Task to complete:
In the listing below, locate the line that contains "Write part 3 of" and the line that contains "return np.clip(rough *". Restate word for word those two lines and every line between them, and nothing else.

▬▬▬

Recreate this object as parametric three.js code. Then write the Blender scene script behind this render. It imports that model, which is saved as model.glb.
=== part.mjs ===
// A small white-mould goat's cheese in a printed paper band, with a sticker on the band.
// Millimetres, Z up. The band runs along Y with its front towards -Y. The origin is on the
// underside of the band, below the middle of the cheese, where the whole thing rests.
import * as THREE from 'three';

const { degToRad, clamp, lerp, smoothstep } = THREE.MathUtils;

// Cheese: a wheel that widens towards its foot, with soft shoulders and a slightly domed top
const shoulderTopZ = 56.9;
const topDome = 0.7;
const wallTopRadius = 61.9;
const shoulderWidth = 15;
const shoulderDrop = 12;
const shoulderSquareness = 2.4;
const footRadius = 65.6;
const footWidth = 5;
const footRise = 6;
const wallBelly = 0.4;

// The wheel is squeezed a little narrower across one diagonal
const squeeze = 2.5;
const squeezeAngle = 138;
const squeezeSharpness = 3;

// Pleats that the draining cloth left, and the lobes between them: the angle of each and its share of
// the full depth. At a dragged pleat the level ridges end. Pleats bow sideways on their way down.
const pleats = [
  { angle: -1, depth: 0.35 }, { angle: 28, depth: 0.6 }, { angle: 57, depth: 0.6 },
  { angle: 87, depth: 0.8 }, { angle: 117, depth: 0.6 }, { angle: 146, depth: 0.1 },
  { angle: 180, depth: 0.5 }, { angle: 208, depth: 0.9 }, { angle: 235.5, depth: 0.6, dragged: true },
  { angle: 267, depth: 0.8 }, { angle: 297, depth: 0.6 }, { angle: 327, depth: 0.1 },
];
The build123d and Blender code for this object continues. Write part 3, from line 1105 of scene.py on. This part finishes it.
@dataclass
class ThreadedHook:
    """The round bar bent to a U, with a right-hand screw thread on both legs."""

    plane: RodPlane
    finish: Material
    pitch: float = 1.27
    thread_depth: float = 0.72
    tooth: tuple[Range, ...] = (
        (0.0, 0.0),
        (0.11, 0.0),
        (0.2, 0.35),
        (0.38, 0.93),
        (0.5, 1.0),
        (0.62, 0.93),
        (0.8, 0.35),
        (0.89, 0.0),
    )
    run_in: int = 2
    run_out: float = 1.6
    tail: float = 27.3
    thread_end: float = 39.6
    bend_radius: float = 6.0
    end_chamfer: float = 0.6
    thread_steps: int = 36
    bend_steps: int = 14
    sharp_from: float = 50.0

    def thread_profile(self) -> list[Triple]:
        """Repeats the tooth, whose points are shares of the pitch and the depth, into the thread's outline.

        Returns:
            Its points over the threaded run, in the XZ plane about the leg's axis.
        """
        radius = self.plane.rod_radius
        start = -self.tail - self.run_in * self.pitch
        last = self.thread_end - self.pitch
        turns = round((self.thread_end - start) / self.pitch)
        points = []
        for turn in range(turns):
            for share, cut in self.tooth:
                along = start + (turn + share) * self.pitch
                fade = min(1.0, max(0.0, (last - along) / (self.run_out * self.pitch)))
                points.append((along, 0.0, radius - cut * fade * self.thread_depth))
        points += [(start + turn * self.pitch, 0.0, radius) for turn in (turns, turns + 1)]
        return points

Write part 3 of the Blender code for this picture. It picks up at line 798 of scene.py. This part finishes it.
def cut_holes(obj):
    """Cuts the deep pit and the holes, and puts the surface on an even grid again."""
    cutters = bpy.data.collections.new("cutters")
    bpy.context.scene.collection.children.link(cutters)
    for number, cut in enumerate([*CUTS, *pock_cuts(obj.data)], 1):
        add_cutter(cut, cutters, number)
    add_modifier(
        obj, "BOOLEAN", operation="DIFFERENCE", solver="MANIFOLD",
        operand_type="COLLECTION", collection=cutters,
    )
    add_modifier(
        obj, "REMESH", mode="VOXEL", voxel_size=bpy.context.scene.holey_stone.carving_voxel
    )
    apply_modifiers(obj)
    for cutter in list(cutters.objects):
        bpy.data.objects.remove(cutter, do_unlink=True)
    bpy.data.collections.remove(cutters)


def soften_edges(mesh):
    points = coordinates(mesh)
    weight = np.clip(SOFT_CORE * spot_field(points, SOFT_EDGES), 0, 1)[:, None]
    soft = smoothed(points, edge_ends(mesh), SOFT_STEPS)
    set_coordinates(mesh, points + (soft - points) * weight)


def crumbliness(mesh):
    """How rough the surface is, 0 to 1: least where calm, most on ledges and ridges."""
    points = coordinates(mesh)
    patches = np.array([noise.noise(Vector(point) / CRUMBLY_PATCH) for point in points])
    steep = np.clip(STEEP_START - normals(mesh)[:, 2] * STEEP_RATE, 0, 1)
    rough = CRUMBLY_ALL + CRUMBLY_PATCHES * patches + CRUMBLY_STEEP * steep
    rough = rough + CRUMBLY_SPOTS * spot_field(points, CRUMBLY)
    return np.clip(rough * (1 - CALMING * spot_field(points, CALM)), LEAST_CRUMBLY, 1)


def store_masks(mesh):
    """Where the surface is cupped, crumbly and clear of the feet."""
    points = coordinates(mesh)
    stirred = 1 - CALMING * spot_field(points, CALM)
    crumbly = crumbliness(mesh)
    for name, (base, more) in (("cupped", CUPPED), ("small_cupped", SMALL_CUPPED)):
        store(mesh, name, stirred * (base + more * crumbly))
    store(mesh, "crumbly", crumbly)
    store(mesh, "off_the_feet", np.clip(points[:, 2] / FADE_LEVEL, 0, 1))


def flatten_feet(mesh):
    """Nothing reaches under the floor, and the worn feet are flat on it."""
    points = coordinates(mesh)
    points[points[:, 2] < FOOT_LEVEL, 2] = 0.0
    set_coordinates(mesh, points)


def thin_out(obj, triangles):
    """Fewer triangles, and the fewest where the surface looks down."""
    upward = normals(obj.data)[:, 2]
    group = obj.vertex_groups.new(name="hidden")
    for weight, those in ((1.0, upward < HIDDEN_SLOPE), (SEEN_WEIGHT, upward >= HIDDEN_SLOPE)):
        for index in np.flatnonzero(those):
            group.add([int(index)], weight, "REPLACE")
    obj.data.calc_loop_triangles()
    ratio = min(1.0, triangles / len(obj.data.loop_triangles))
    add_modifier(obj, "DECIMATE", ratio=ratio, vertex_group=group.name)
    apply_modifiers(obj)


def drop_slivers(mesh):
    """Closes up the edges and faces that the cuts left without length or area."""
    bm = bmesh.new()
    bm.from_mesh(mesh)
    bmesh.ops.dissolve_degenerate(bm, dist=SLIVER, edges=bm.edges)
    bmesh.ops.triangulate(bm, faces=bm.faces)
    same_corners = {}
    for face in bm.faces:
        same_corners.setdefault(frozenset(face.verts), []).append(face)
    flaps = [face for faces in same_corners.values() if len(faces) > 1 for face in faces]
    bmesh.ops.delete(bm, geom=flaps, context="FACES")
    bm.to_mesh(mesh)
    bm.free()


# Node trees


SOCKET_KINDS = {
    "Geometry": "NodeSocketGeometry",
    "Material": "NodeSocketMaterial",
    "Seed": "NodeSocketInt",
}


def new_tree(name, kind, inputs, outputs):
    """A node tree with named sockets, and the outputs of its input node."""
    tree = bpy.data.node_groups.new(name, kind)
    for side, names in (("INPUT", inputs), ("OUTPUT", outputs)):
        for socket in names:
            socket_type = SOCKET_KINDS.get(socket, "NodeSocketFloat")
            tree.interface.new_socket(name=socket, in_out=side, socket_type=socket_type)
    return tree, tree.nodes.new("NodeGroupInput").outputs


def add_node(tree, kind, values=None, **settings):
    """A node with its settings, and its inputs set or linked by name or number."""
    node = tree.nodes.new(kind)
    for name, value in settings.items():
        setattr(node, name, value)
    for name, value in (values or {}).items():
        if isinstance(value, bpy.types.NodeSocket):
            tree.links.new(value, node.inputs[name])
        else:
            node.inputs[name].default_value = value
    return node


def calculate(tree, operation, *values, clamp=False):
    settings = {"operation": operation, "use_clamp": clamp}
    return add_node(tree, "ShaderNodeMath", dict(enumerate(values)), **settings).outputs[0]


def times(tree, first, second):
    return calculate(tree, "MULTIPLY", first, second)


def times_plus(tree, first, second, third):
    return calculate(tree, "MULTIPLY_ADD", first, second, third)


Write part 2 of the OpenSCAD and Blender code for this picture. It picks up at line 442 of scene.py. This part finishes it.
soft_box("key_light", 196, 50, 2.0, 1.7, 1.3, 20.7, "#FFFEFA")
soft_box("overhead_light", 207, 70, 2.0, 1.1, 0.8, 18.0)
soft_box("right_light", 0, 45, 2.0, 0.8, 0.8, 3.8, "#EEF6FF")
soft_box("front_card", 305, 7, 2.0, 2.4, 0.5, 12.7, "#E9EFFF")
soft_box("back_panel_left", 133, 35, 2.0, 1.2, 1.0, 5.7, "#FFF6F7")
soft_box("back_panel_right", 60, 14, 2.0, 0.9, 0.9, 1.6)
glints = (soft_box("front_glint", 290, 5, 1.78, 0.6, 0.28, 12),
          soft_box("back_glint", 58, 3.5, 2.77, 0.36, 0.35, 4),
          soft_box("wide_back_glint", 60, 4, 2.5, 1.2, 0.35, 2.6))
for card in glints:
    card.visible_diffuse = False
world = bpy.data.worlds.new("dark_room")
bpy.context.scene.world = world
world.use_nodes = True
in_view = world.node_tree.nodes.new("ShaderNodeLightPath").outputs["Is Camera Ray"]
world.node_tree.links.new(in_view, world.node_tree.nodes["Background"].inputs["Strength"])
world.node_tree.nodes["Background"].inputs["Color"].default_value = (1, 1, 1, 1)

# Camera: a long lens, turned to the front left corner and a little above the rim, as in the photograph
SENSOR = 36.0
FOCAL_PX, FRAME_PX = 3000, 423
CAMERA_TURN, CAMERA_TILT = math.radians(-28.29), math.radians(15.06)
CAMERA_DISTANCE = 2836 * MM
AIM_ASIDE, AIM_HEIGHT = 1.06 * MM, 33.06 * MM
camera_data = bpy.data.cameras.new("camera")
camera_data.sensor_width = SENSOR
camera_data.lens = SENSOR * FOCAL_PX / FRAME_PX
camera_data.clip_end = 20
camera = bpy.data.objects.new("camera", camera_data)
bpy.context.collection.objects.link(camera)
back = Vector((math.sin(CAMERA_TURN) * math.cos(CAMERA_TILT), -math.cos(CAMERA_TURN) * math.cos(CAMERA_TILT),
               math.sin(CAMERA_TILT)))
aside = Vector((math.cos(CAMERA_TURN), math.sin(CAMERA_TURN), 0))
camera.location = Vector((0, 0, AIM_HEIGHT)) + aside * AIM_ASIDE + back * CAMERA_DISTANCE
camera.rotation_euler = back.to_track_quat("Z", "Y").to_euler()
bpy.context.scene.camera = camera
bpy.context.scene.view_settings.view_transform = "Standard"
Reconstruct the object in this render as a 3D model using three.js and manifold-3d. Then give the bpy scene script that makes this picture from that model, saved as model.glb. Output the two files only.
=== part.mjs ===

▬▬▬

Problem solution:
Write part 3 of the Blender code for this picture. It picks up at line 798 of scene.py. This part finishes it.
def cut_holes(obj):
    """Cuts the deep pit and the holes, and puts the surface on an even grid again."""
    cutters = bpy.data.collections.new("cutters")
    bpy.context.scene.collection.children.link(cutters)
    for number, cut in enumerate([*CUTS, *pock_cuts(obj.data)], 1):
        add_cutter(cut, cutters, number)
    add_modifier(
        obj, "BOOLEAN", operation="DIFFERENCE", solver="MANIFOLD",
        operand_type="COLLECTION", collection=cutters,
    )
    add_modifier(
        obj, "REMESH", mode="VOXEL", voxel_size=bpy.context.scene.holey_stone.carving_voxel
    )
    apply_modifiers(obj)
    for cutter in list(cutters.objects):
        bpy.data.objects.remove(cutter, do_unlink=True)
    bpy.data.collections.remove(cutters)


def soften_edges(mesh):
    points = coordinates(mesh)
    weight = np.clip(SOFT_CORE * spot_field(points, SOFT_EDGES), 0, 1)[:, None]
    soft = smoothed(points, edge_ends(mesh), SOFT_STEPS)
    set_coordinates(mesh, points + (soft - points) * weight)


def crumbliness(mesh):
    """How rough the surface is, 0 to 1: least where calm, most on ledges and ridges."""
    points = coordinates(mesh)
    patches = np.array([noise.noise(Vector(point) / CRUMBLY_PATCH) for point in points])
    steep = np.clip(STEEP_START - normals(mesh)[:, 2] * STEEP_RATE, 0, 1)
    rough = CRUMBLY_ALL + CRUMBLY_PATCHES * patches + CRUMBLY_STEEP * steep
    rough = rough + CRUMBLY_SPOTS * spot_field(points, CRUMBLY)
    return np.clip(rough * (1 - CALMING * spot_field(points, CALM)), LEAST_CRUMBLY, 1)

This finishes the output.